Given material:
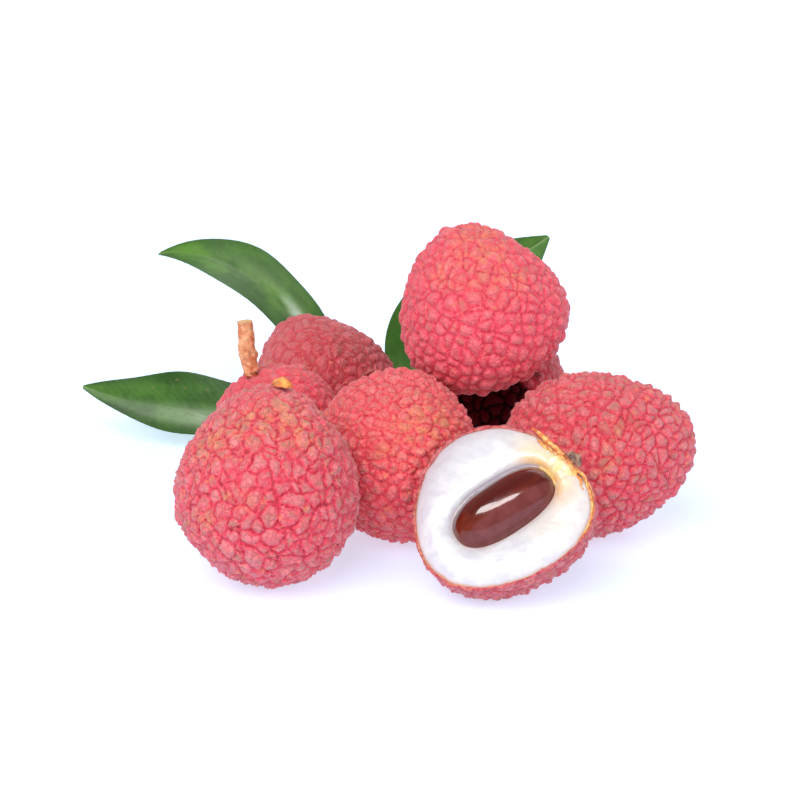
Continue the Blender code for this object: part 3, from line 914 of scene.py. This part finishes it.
class Paint:
    """A material under way.  Values are numbers or sockets, colours triples or sockets.

    What reads a texture or a stored number can end with low, high and, if they aren't
    0 and 1, start and end: the value is then spread as between() does.
    """

    def __init__(self, name):
        self.material = bpy.data.materials.new(name)
        self.material.use_nodes = True
        self.tree = self.material.node_tree
        self.shade = None

    def put(self, socket, value):
        if isinstance(value, bpy.types.NodeSocket):
            self.tree.links.new(value, socket)
        else:
            socket.default_value = value

    def add(self, kind, output, inputs, **settings):
        """The output of a new shader node."""
        made = self.tree.nodes.new("ShaderNode" + kind)
        for key, value in settings.items():
            setattr(made, key, value)
        for key, value in inputs.items():
            self.put(made.inputs[key], value)
        return made.outputs[output]

    def done(self, **inputs):
        """Sets the shader's sockets; a name's underscores stand for spaces."""
        shader = self.tree.nodes["Principled BSDF"]
        for key, value in dict(inputs, Base_Color=self.shade).items():
            self.put(shader.inputs[key.replace("_", " ")], value)
        return self.material

    def mix(self, share, low, high):
        return self.add("Mix", 2, {0: share, 6: linear(low), 7: linear(high)},
                        data_type="RGBA", clamp_factor=True)

    def over(self, tone, *shares):
        """Lays a colour over the shade so far, by the product of some shares."""
        self.shade = self.mix(self.times(*shares), self.shade, tone)

    def maths(self, operation, a, b=0.0):
        return self.add("Math", 0, {0: a, 1: b}, operation=operation)

    def plus(self, a, b):
        return self.maths("ADD", a, b)

    def times(self, first, *others):
        for other in others:
            first = self.maths("MULTIPLY", first, other)
        return first

    def between(self, value, low=None, high=None, start=0.0, end=1.0):
        """A value spread smoothly from low..high to start..end."""
        if low is None:
            return value
        return self.add("MapRange", "Result", {"Value": value, "From Min": low, "From Max": high,
                                               "To Min": start, "To Max": end},
                        interpolation_type="SMOOTHSTEP")

    def number(self, name, *spread):
        found = self.add("Attribute", "Fac", {}, attribute_name=name)
        return self.between(found, *spread)

    def places(self, stretch=(1, 1, 1)):
        """Object coordinates, one unit to a metre unless stretched."""
        spot = self.add("TexCoord", "Object", {})
        return self.add("Mapping", 0, {"Vector": spot, "Scale": stretch})

    def cloud(self, size_mm, detail, *spread, roughness=0.5, stretch=(1, 1, 1)):
        """Noise with swells of about that size."""
        found = self.add("TexNoise", "Fac", {"Vector": self.places(stretch), "Detail": detail,
                                             "Scale": 1 / (size_mm * MM), "Roughness": roughness})
        return self.between(found, *spread)

    def pebbles(self, size_mm, *spread, feature="F1", where=None):
        """Distance to the middles, or another feature, of a pattern of cells."""
        found = self.add("TexVoronoi", "Distance", {"Vector": where or self.places(),
                                                    "Scale": 1 / (size_mm * MM)}, feature=feature)
        return self.between(found, *spread)

    def strayed(self, size_mm, stray_mm):
        """Object coordinates moved about by noise."""
        spot = self.places()
        stray = self.add("TexNoise", "Color", {"Vector": spot, "Scale": 1 / (size_mm * MM)})
        middle = self.add("VectorMath", 0, {0: stray, 1: (0.5, 0.5, 0.5)}, operation="SUBTRACT")
        scaled = self.add("VectorMath", 0, {0: middle, "Scale": 2 * stray_mm * MM},
                          operation="SCALE")
        return self.add("VectorMath", 0, {0: spot, 1: scaled}, operation="ADD")

    def bump(self, height, depth_mm, strength=1.0):
        return self.add("Bump", "Normal", {"Height": height, "Distance": depth_mm * MM,
                                           "Strength": strength})


# ---- rind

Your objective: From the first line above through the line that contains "socket.default_value = value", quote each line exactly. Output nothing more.

Expected output:
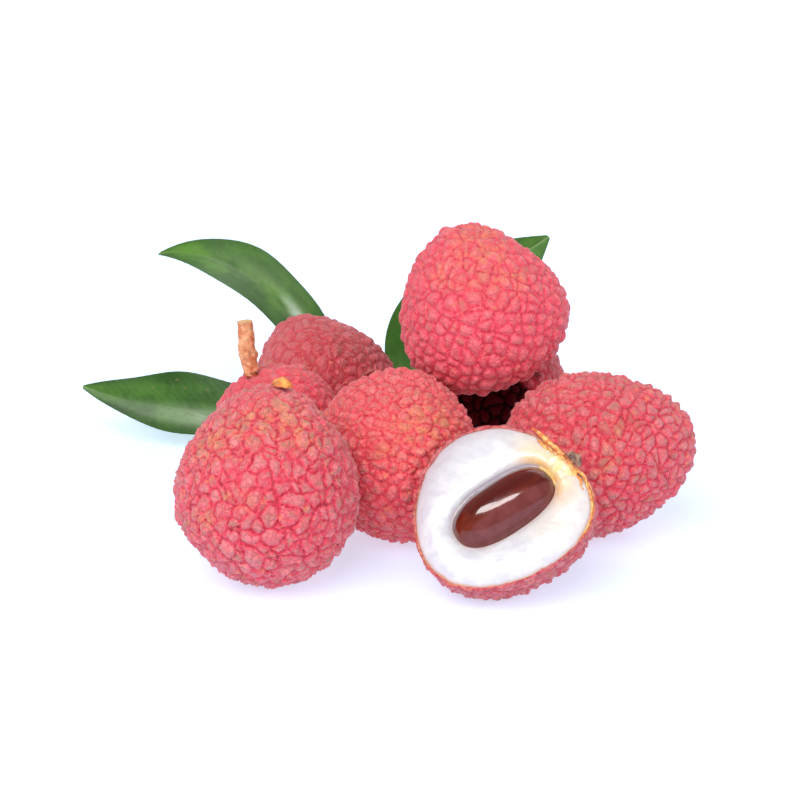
Continue the Blender code for this object: part 3, from line 914 of scene.py. This part finishes it.
class Paint:
    """A material under way.  Values are numbers or sockets, colours triples or sockets.

    What reads a texture or a stored number can end with low, high and, if they aren't
    0 and 1, start and end: the value is then spread as between() does.
    """

    def __init__(self, name):
        self.material = bpy.data.materials.new(name)
        self.material.use_nodes = True
        self.tree = self.material.node_tree
        self.shade = None

    def put(self, socket, value):
        if isinstance(value, bpy.types.NodeSocket):
            self.tree.links.new(value, socket)
        else:
            socket.default_value = value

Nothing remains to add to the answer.